Hace
unos años, viajando por el Estado de New York con dos amigos, en el límite con
Connecticut cruzamos un cartel con una flecha de desvío que decía: Bethel, home of the 1969 Woodstock Festival.
La palabra Woodstock en un cartel de ruta me pareció extraña y, poco después,
instantáneamente mágica. Por mera curiosidad folclórica, nos desviamos. Por
supuesto, no había hippies dando vueltas y no quedaban muchos indicios de aquel
evento más allá de la granja en la que había tenido lugar. Bethel, después de
Woodstock 69, era igual a Bethel antes de Woodstock 69: un pueblo cerrado, conservador,
rodeado de granjas y campos arbolados entre colinas de un verdor fosforescente.
Siguiendo atentamente las indicaciones, se llegaba a donde había tenido lugar
el festival. La granja se había transformado en un Centro para las Artes y
había allí un prolijo museo. Junto a una placa conmemorativa, se tomaban fotos algunos
de los tantos hippies veteranos que peregrinaban al lugar donde había quedado enterrada
su felicidad.
Recuerdo
que en el secundario una profesora nos hizo leer un poema de Borges, Elegía del recuerdo imposible, que
siempre creí blando y apócrifo. Cada estrofa estaba encabezada por un “¿Qué no
daría yo por…?” y el poema era una simple enumeración de lugares comunes
borgeanos. (Ahora descubro, en internet, que Borges es el curioso autor de ese
poema que tematiza una constelación de lugares comunes borgeanos). Y cada tanto
me preguntó cómo aplicaría la fórmula “¿Qué no daría yo por?”. Las respuestas
son variadas, y casi siempre involucran a la música y no a la literatura, que
está repleta de recuerdos posibles y lecturas al alcance de la mano. Uno podría
apelar al recuerdo imposible de haber conocido a Kafka, pero para qué si están
sus libros. Con la música no es tan así. Hay hitos. Aunque uno no conciba el
recuerdo imposible de haber conocido personalmente a Jimmy Hendrix, sí podría
desear haberlo escuchado en vivo. Y si
pudiera ir más lejos, en Woodstock 69. Ya no habría muchas chances de escuchar
a Hendrix –moriría un año después- y esa performance representa su apogeo. Miro
una y otra vez la hora y media de recital de Hendrix en estado de gracia, el 18
de agosto de 1969 a las nueve de la mañana, e invento un recuerdo. Estaba
planeado para las ocho y se pospuso un poco por la lluvia; del casi medio
millón de personas que pasó el fin de semana por esa granja de Connecticut, ese
lunes nublado de agosto quedaron treinta mil hippies privilegiados para ese
cierre. Hendrix salió al escenario con un semblante impasible, una vicha roja,
una camisa blanca con flecos que sirvió de fondo para su guitara también
blanca. El tiempo se detuvo y terminó de encarnar la utopía de un mundo feliz.
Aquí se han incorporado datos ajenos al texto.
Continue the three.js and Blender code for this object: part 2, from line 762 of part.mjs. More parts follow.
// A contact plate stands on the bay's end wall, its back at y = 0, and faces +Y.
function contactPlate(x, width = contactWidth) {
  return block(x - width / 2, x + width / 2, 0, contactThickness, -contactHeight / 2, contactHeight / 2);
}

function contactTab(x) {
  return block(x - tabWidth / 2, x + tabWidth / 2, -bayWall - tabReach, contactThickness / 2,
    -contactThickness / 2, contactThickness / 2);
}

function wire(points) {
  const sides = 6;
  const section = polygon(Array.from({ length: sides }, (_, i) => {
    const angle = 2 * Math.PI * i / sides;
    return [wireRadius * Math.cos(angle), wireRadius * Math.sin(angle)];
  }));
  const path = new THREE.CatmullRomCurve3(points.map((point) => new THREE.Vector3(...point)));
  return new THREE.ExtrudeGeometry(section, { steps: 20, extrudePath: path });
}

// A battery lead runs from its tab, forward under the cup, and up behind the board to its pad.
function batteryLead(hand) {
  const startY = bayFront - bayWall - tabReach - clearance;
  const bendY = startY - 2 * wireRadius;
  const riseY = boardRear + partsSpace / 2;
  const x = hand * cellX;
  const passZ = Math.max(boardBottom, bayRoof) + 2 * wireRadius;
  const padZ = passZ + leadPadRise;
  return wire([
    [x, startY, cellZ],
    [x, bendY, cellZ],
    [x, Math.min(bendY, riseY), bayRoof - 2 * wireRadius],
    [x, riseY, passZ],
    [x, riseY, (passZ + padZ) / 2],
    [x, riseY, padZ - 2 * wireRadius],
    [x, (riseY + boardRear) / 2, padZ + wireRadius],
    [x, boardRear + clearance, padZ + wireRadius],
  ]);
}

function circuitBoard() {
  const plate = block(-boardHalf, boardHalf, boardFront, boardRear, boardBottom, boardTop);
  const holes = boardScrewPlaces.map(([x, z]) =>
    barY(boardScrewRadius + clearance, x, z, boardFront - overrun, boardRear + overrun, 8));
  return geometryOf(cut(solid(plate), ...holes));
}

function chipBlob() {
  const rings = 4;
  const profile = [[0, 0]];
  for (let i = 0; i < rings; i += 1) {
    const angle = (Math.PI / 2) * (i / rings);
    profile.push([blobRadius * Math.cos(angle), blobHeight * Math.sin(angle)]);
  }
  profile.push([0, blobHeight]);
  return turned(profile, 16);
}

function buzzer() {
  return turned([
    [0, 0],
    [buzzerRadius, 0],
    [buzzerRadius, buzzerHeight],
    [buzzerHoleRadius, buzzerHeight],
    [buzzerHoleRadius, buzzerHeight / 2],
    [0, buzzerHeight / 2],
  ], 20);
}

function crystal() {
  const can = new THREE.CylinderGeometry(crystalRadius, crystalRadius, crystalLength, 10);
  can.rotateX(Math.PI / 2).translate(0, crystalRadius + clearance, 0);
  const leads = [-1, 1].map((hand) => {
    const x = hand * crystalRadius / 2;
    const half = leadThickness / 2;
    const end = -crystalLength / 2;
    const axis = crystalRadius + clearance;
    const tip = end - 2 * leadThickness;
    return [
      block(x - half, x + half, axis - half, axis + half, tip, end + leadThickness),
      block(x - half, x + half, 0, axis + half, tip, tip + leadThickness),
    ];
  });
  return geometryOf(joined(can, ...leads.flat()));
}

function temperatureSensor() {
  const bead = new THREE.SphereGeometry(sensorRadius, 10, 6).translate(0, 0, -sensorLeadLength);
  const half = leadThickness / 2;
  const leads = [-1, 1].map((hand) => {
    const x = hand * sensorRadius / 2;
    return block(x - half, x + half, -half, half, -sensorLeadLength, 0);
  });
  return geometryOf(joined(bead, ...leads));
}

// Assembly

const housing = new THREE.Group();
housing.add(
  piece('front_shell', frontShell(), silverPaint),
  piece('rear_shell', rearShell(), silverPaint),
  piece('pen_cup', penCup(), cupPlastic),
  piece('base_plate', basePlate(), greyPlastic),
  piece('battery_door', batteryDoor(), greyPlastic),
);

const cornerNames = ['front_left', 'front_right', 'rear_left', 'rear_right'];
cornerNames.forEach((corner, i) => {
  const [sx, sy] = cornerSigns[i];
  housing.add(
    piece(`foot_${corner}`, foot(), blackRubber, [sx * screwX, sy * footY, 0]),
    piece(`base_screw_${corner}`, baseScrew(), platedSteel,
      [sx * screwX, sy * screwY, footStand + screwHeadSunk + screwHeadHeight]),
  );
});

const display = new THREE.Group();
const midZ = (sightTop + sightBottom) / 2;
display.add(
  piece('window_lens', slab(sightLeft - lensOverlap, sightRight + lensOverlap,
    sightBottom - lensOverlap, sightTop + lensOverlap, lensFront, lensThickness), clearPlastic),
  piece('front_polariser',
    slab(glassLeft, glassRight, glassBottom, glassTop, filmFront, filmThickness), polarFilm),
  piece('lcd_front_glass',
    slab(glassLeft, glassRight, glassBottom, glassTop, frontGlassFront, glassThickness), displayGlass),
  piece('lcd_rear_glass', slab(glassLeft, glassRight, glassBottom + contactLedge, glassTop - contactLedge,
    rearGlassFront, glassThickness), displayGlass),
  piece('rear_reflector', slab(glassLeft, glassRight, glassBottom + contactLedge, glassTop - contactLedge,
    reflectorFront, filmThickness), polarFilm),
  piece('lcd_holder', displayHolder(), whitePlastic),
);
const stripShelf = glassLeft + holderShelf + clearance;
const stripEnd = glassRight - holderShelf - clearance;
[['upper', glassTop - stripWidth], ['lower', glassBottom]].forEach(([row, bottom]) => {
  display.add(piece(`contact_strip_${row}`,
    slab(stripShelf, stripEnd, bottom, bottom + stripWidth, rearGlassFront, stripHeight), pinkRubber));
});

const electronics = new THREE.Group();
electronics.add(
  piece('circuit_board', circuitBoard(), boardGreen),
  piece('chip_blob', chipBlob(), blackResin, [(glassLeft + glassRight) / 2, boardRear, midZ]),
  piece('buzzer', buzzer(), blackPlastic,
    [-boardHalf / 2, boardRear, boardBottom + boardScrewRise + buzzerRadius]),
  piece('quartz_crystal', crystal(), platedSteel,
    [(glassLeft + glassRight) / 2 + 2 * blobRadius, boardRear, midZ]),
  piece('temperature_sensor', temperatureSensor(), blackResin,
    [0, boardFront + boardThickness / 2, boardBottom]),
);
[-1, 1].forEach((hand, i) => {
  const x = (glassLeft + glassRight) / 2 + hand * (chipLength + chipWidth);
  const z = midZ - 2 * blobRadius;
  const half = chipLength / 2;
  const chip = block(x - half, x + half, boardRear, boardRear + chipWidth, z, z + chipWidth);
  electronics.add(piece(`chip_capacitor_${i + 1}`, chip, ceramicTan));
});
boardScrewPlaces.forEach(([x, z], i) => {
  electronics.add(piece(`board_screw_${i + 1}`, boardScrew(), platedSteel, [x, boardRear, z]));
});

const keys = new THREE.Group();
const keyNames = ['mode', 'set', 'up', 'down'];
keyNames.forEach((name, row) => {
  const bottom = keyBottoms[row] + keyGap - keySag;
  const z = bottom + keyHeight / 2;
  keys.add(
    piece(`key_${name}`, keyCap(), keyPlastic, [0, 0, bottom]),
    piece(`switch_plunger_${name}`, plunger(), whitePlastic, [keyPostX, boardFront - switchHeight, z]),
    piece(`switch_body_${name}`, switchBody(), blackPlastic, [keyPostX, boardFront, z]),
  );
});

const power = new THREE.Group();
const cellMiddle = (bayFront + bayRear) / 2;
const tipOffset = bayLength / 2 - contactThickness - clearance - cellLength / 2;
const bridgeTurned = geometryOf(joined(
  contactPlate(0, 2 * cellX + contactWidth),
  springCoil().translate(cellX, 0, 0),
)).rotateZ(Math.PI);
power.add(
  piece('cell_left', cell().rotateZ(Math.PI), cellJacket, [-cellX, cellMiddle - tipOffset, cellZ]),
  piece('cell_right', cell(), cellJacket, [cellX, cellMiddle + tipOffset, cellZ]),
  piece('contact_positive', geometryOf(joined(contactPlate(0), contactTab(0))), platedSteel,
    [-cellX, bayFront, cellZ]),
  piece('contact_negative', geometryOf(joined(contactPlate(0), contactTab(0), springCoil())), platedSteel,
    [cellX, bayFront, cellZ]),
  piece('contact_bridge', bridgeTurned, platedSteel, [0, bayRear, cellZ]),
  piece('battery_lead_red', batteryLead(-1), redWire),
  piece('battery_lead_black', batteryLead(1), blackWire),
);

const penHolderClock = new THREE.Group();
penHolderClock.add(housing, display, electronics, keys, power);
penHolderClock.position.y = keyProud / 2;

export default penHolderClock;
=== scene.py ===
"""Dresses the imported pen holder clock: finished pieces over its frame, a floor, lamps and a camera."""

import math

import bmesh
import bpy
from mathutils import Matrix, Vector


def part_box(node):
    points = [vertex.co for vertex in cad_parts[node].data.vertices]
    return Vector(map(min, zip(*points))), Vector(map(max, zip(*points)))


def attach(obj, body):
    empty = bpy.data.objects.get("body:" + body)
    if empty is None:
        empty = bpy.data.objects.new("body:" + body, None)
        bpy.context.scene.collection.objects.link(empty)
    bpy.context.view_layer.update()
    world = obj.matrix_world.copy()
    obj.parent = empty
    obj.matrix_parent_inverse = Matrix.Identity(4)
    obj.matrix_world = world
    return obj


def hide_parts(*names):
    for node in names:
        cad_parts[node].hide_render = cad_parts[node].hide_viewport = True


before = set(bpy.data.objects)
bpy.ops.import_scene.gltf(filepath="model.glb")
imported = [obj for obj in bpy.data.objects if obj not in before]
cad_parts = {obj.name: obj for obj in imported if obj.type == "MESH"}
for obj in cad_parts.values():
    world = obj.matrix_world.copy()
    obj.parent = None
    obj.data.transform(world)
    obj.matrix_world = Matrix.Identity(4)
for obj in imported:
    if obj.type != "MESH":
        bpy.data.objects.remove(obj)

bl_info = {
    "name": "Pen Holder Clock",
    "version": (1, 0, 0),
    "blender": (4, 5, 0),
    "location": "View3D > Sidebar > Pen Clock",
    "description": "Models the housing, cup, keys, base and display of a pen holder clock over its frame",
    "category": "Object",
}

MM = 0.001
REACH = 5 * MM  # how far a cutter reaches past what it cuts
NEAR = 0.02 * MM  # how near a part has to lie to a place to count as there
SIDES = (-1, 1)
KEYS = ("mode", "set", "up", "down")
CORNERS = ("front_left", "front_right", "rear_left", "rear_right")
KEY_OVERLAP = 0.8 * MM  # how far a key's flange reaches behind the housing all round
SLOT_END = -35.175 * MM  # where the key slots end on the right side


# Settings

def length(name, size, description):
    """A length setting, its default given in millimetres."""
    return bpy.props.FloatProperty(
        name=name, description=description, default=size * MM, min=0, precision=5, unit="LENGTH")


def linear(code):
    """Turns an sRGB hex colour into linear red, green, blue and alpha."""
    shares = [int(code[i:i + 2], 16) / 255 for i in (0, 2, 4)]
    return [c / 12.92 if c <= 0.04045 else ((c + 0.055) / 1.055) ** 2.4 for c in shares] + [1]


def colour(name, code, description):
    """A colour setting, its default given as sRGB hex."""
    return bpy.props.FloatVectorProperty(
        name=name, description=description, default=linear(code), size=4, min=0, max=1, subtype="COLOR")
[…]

Pasaron los años. La Fender Stratocaster blanca se convirtió en el instrumento
más caro de la historia del rock cuando uno de los cofundadores de Microsoft,
Paul Allen, la compró por dos millones de dólares.
Nada
de todo eso –ni la granja que fue comprada por millones y transformada en
santuario, ni la Fender marcada por el cigarrillo de Hendrix que pasó de
coleccionista en coleccionista-, transmiten un gramo del espíritu de Woodstock.
Sólo en algunas grabaciones, en la guitarra de Hendrix, Neil Young o Richie
Havens, o en la voz inconmensurable de Janis Joplin, sobreviven pedazos de esa isla utópica abandonada en la
historia.
* Columna publicada el 30 de noviembre, en Cultura de Perfil.